The story also talks about complementary goods and substitute goods, some are purchased within the same shop. Schiller defines both terms, “substitute good: goods that substitute for each other; when the price of good x rises, the demand good y rises, ceteris paribus (51).” and “complementary goods: goods frequently consumed in combination; when the price of good x rises, the demand for good y falls, ceteris paribus (51).” If the price of the pewter cauldron were to rise, the demand for the gold cauldron would rise because. Since both items are cauldrons and fulfill the same purpose, they are substitutes for each other. However, at the apothecary, shop Harry buys potion ingredients and scales. These are complementary goods.

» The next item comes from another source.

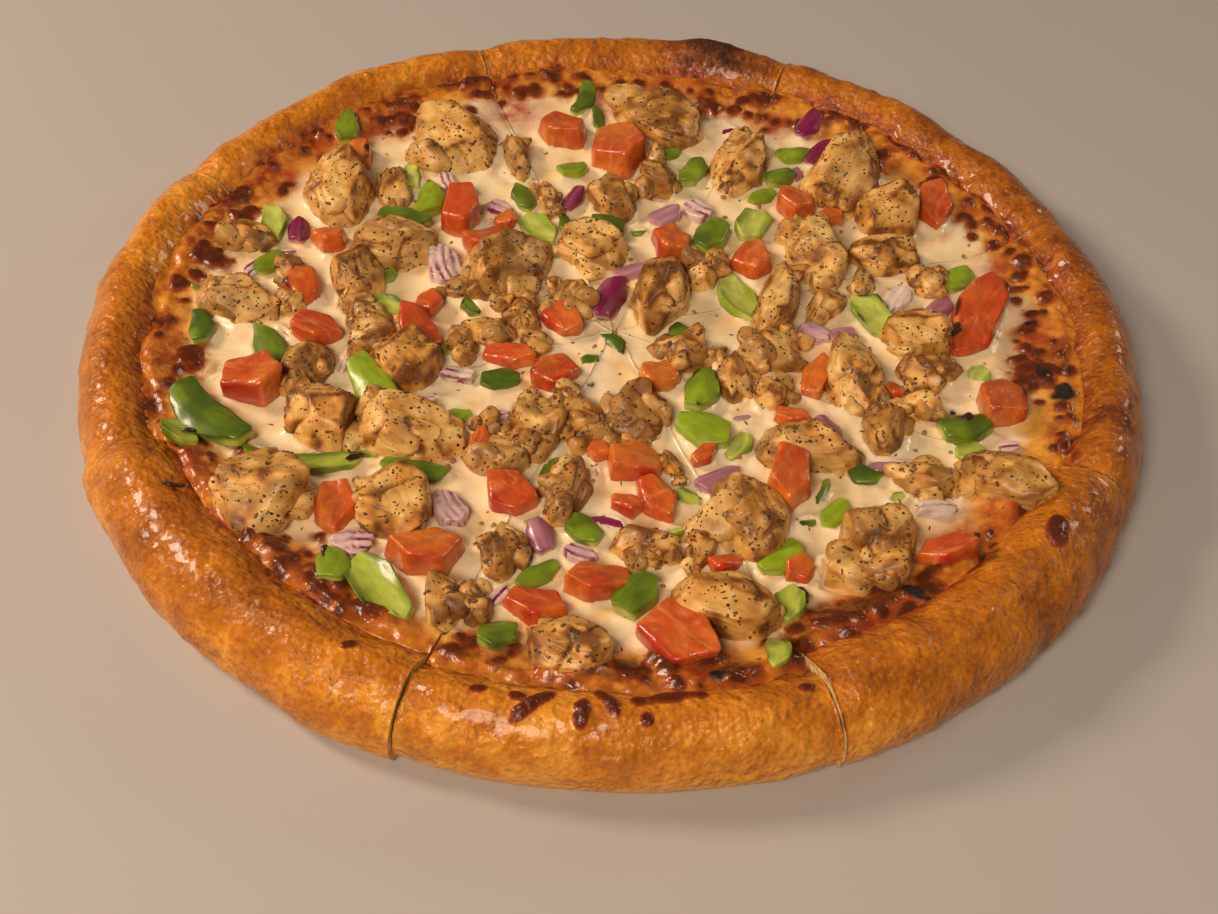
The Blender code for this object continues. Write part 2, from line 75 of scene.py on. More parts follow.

You have little use for them without a cauldron to use them. So if the price of the cauldron rises, demand for the other items will fall because they are not as essential (Rowling 80-81).
So now it is easy to see that Harry Potter shows the elements of the economy in Supply and demand. He starts off with little demand and everything is high in opportunity cost, he ends with higher demand and much lower opportunity cost. It fulfills the determinants of demand and proves there is supply for the items Harry desires. Harry Potter shows a well developed economy. If only its readers knew.